From my experience this is a memory corruption issue, it would be great to be able to start X under valgrind, although I need to learn 1) how to disable X autorestart and 2) start manually everything as if running from the session script, I'll be trying to replicate on my development machine too, looks like the presence of both a passive touch grab and an active grab have this triggered.
comment:4 Changed 11 years ago by dsd
Yes, its an X crash. I got this trace with debuginfo installed:
(gdb) bt #0 0xb6a4ee38 in raise () from /lib/libc.so.6 #1 0xb6a50478 in abort () from /lib/libc.so.6 #2 0xb6a8b4e0 in ?? () from /lib/libc.so.6 #3 0xb6a91c08 in ?? () from /lib/libc.so.6 #4 0xb6a94788 in ?? () from /lib/libc.so.6 #5 0xb6a97428 in calloc () from /lib/libc.so.6 q #6 0x0013a9b4 in ProcXIQueryPointer (client=0x3961c8) at xiquerypointer.c:153 #7 0x0013011c in ProcIDispatch (client=<optimized out>) at extinit.c:406 #8 0x000388b8 in Dispatch () at dispatch.c:428 #9 0x00028138 in main (argc=8, argv=0x28138 <main+1052>, envp=<optimized out>) at main.c:295
The crash site (calloc) plus the fact that the other trace I took being different agrees - this must be some kind of memory corruption.
To stop X restarting you can do:
systemctl stop olpc-dm.service
To start X just once via the normal display-manager path (integrating with PAM and all that):
olpc-dm
To run Sugar in a more bare bones environment:
X # on one terminal DISPLAY=:0 sugar-session # on another terminal
(I can't reproduce the crash under that environment)
Running X under valgrind doesn't seem like it is going to work on ARM. Take a simple test:
bash-4.2# valgrind X ==2638== Memcheck, a memory error detector ==2638== Copyright (C) 2002-2012, and GNU GPL'd, by Julian Seward et al. ==2638== Using Valgrind-3.8.1 and LibVEX; rerun with -h for copyright info ==2638== Command: X ==2638== disInstr(arm): unhandled instruction: 0xECECA102 cond=14(0xE) 27:20=206(0xCE) 4:4=0 3:0=2(0x2) ==2638== valgrind: Unrecognised instruction at address 0x4018638. ==2638== at 0x4018638: ??? (in /usr/lib/ld-2.16.so) ==2638== Your program just tried to execute an instruction that Valgrind ==2638== did not recognise. There are two possible reasons for this. ==2638== 1. Your program has a bug and erroneously jumped to a non-code ==2638== location. If you are running Memcheck and you just saw a ==2638== warning about a bad jump, it's probably your program's fault. ==2638== 2. The instruction is legitimate but Valgrind doesn't handle it, ==2638== i.e. it's Valgrind's fault. If you think this is the case or ==2638== you are not sure, please let us know and we'll try to fix it. ==2638== Either way, Valgrind will now raise a SIGILL signal which will ==2638== probably kill your program.

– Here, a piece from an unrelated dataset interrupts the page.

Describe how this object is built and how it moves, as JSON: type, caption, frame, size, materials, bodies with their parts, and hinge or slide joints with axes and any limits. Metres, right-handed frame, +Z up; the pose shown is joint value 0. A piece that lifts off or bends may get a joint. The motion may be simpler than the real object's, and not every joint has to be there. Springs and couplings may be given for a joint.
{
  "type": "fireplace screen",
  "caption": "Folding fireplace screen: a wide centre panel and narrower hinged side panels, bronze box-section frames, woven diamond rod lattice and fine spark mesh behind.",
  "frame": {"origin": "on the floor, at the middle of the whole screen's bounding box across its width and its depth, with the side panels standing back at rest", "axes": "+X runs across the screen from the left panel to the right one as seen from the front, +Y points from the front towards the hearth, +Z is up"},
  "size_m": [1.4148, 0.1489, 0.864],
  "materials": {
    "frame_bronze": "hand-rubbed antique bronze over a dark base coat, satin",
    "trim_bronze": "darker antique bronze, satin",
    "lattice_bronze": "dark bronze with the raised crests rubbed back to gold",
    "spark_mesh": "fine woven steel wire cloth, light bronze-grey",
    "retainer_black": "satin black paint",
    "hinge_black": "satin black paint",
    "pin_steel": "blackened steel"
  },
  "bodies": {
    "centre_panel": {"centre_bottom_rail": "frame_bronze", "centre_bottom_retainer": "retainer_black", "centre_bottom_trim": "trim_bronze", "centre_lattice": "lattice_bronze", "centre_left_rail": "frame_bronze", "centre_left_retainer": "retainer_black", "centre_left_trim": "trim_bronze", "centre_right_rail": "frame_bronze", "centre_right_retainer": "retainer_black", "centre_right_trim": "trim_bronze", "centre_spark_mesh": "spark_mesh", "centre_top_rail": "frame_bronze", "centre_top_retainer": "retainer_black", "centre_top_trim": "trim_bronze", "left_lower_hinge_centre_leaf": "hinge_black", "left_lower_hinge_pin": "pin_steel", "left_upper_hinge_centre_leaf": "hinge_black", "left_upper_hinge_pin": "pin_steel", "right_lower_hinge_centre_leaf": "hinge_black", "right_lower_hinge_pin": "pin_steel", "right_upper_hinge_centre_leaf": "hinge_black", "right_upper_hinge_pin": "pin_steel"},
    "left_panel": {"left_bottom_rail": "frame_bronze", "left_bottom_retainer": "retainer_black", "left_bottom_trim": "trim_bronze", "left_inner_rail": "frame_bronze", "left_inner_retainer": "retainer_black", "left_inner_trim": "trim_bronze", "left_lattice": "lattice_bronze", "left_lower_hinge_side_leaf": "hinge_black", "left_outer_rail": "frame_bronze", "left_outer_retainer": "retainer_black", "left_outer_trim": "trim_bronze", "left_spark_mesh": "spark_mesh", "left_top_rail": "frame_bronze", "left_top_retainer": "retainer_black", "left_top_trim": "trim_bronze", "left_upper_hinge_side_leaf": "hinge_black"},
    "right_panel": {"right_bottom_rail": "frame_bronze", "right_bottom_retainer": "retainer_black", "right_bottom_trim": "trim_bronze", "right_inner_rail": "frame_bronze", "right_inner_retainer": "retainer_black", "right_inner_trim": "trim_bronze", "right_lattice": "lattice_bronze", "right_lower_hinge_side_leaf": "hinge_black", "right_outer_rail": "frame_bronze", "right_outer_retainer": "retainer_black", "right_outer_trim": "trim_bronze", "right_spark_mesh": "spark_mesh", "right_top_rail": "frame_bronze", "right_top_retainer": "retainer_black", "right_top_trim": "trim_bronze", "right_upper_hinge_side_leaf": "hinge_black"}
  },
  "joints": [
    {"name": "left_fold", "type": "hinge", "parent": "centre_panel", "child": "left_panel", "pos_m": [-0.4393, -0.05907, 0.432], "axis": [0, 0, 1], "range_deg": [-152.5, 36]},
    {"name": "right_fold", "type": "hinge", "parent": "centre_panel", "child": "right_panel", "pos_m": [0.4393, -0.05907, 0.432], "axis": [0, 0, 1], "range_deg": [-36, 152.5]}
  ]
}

Maybe you will have more luck debugging this on your development machine (x86, I assume).
comment:5 Changed 11 years ago by garnacho
I've made some mild progress throughout the day, was able to get valgrind logs of the crashing operation, and there are certainly invalid writes on dix/touch.c and Xi/exevents.c, concretely around the TouchListener array in the TouchPointInfoPtr struct, possibly something's going out of bounds and stepping over other memory. I'm compiling an xserver with extra debugging traces
Changed 11 years ago by garnacho
excerpt of valgrind logs for reference, all entries happen during the crashing operation
comment:6 Changed 11 years ago by garnacho
This patch fixes the memory corruption, has been sent already to the xorg-devel mailing list for review
comment:7 Changed 11 years ago by garnacho
comment:8 Changed 11 years ago by erikos
- Keywords r+ added
Patch accepted upstream: http://lists.x.org/archives/xorg-devel/2012-October/034166.html
Will hopefully be available soon.
comment:9 Changed 11 years ago by erikos
Not merged: http://cgit.freedesktop.org/xorg/xserver/ Carlos please nag them to actually include the fix as well.

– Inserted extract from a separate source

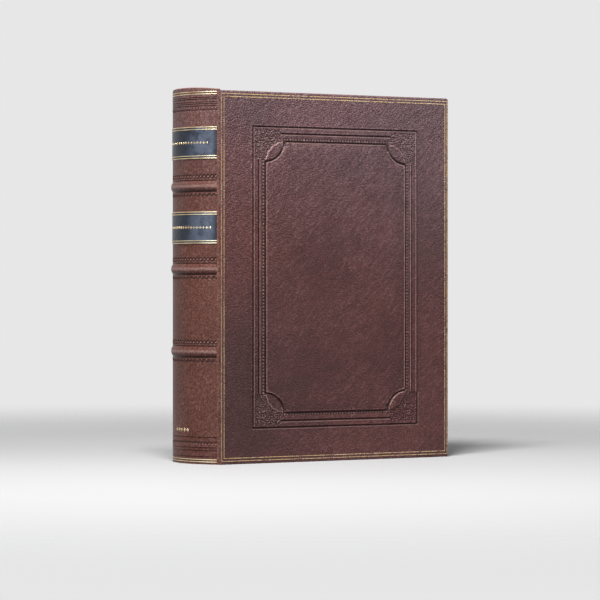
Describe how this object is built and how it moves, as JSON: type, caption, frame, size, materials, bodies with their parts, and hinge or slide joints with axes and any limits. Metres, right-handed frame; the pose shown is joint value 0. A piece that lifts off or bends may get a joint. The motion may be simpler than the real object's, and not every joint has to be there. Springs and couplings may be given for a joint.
{
  "type": "leather bound book",
  "caption": "Closed book in brown leather with a rounded spine, raised bands, dark labels, gilt lines and a tooled panel. Both covers open on their joints.",
  "frame": {"origin": "middle of the closed book's footprint, on the surface that it stands on", "axes": "+X from the spine to the fore-edge, +Z from the tail to the head, the front cover faces -Y"},
  "size_m": [0.1819, 0.0576, 0.23],
  "materials": {
    "cover_leather": "polished goatskin grain",
    "spine_leather": "polished goatskin grain, handled",
    "label_leather": "smooth calf, satin",
    "gilt": "worn gold leaf",
    "page_paper": "aged rag paper, matt",
    "endpaper": "laid paper, matt",
    "lining_paper": "rough paper, matt",
    "millboard": "pressed board, matt",
    "cord": "twisted hemp",
    "end_band_silk": "sewn silk"
  },
  "bodies": {
    "book_block": {"page_block": "page_paper", "front_flyleaf": "endpaper", "back_flyleaf": "endpaper", "spine_lining": "lining_paper", "upper_sewing_cord": "cord", "middle_sewing_cord": "cord", "lower_sewing_cord": "cord", "head_band": "end_band_silk", "tail_band": "end_band_silk", "spine_leather": "spine_leather", "upper_title_label": "label_leather", "lower_title_label": "label_leather", "head_gilt_fillet": "gilt", "tail_gilt_fillet": "gilt", "upper_label_gilt_fillet": "gilt", "lower_label_gilt_fillet": "gilt"},
    "front_cover": {"front_board": "millboard", "front_cover_leather": "cover_leather", "front_pastedown": "endpaper", "front_gilt_border": "gilt"},
    "back_cover": {"back_board": "millboard", "back_cover_leather": "cover_leather", "back_pastedown": "endpaper", "back_gilt_border": "gilt"}
  },
  "joints": [
    {"name": "front_joint", "type": "hinge", "parent": "book_block", "child": "front_cover", "pos_m": [-0.07904, -0.0287, 0.1146], "axis": [0, 0, -1], "range_deg": [0, 180]},
    {"name": "back_joint", "type": "hinge", "parent": "book_block", "child": "back_cover", "pos_m": [-0.07904, 0.0287, 0.1146], "axis": [0, 0, 1], "range_deg": [0, 180]}
  ]
}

comment:10 Changed 11 years ago by dsd
Shipped in https://admin.fedoraproject.org/updates/xorg-x11-server-1.13.0-7.fc18 - just waiting for an ARM build.
Also, Peter H maintains his own input tree and merges regularly with master. So I would not worry about the lack of visibility in master yet, it should happen soon.
comment:11 Changed 11 years ago by erikos
- Owner changed from erikos to garnacho
- Status changed from new to assigned
comment:12 Changed 11 years ago by dsd
- Keywords olpc-test-pending added
Fixed in xorg-x11-server-1.13.0-7.fc18, leaving the ticket open until the patch appears in master.
comment:13 Changed 11 years ago by dsd
- Resolution set to fixed
- Status changed from assigned to closed
This is now in xserver master and proposed for inclusion in 1.13.
comment:14 Changed 10 years ago by greenfeld
- Keywords olpc-test-passed added; olpc-test-pending removed
xorg-x11-server-Xorg-1.13.0-11.fc18 is in 13.1.0 os20 for XO-4, and I could not reproduce this issue.
comment:15 Changed 10 years ago by dnarvaez
- Component changed from sugar-toolkit-gtk3 to Sugar
The Sugar crash does not happen if I disable the global gesture code.